Specialità gesuitica o caratteristica francescana? Forse semplicemente ricordo dell’insegnamento evangelico. Nel grande mosaico all’ingresso del Collegio internazionale San Lorenzo da Brindisi dei frati cappuccini, opera di padre Ugolino da Belluno, sul GRA di Roma, è raffigurato Cristo con il vangelo in mano e una scritta riporta Mt 23,8: Uno solo è il vostro maestro e voi siete tutti fratelli, che suggerisce il collegamento tra il magistero di Cristo e la fraternità: l’insegnamento dell’unico Signore e Maestro arriva a ciascuno tramite la fraternità, non quindi dall’alto ma dagli altri. Non solo la perfezione, ma anche la verità pare francescanamente frutto dell’apporto di tutti.

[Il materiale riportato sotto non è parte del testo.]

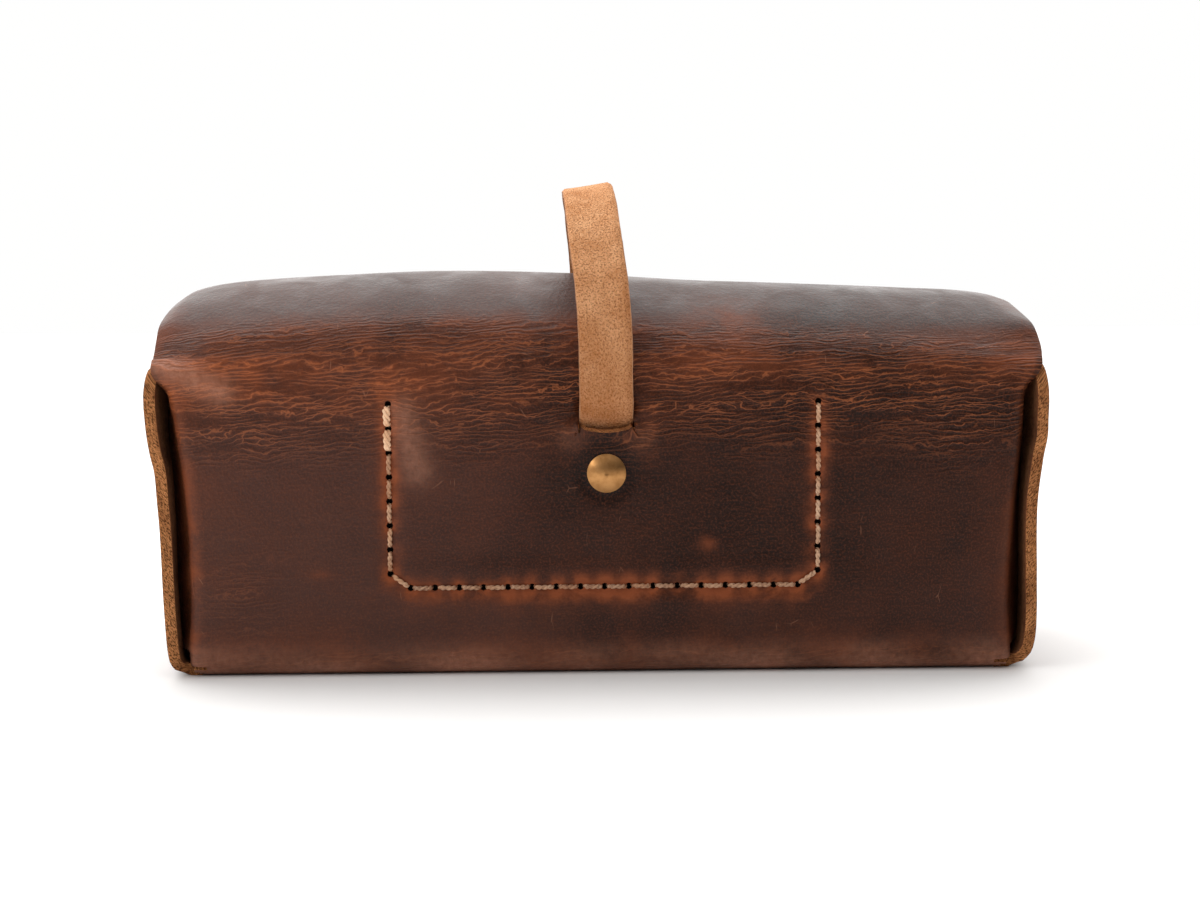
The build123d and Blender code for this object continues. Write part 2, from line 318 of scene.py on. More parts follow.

Dice Paul Ricoeur che comprendere un testo è comprendersi di fronte al testo. Ne fece esperienza anche san Francesco che, all’apertura dei vangeli, esclamò: «Questo voglio, questo chiedo, questo bramo di fare con tutto il cuore!» (1Cel 22: FF 356). Il vangelo gli aprì gli occhi, dandogli la bella notizia che Dio c’è, che ha il volto di un Padre che ama tutti gli uomini come suoi figli, che l’uomo può vivere con gioiosa e riconoscente “parresía” nella casa del Padre. Quella di Francesco sarà una vita evangelica di riconoscenza per la bella notizia ricevuta. Alla luce della Parola, che gli rivela un solo Dio e Padre di tutti, Francesco attorno a sé vede solo fratelli e sorelle. Perfino gli animali e le cose, nella solidarietà creaturale, egli chiama fratelli e sorelle ed entra attivamente in rapporto con tutti e con tutto. Per lui nessuno e niente è più anonimo: trovato il nome di Dio padre, trova il nome fraterno di tutti e di tutto. Si fondono la comprensione del vangelo, di se stesso e di tutto il resto.
L’ermeneutica interpreta e crea: lo chiamano circolo ermeneutico perché il soggetto spiega il testo e il testo spiega il soggetto e dalla spiegazione vicendevole nasce e cresce l’identità di entrambi. È forse questo il significato profondo dell’invito che Dio fa all’uomo in Gen 2,19 a “dare un nome” ad ogni creatura. Il filosofo Federico Campagna nella sua Cultura profetica. Messaggi per i mondi a venire, (Tlon 2023) considera “nostre narrazioni” il tempo, la storia, il mondo di ieri e di oggi. Siamo figli delle narrazioni passate, ma siamo anche padri delle narrazioni future: che cosa lasciare in eredità a coloro che verranno dopo di noi - si domanda - se non la coscienza della loro relatività e l’augurio di un’umile e fraterna ricerca di narrazioni condivise?
La storia è fatta da chi la racconta; il mondo è fatto dalle narrazioni che ne facciamo: l’ermeneutica è invasiva e creativa, interpreta e fa il mondo raccontandolo. Ma questo riguarda tutti e ognuno, compresa la responsabilità che ci assumiamo raccontando (e scrivendo). L’obiettività ha un nome: diversità. E la verità ha un nome: pace. La vera obiettività ha un volto, quello della convivialità delle diversità, come amava dire quel grande vescovo francescano secolare, don Tonino Bello, morto trent’anni fa, ma ancora vivo nel cuore di tanti.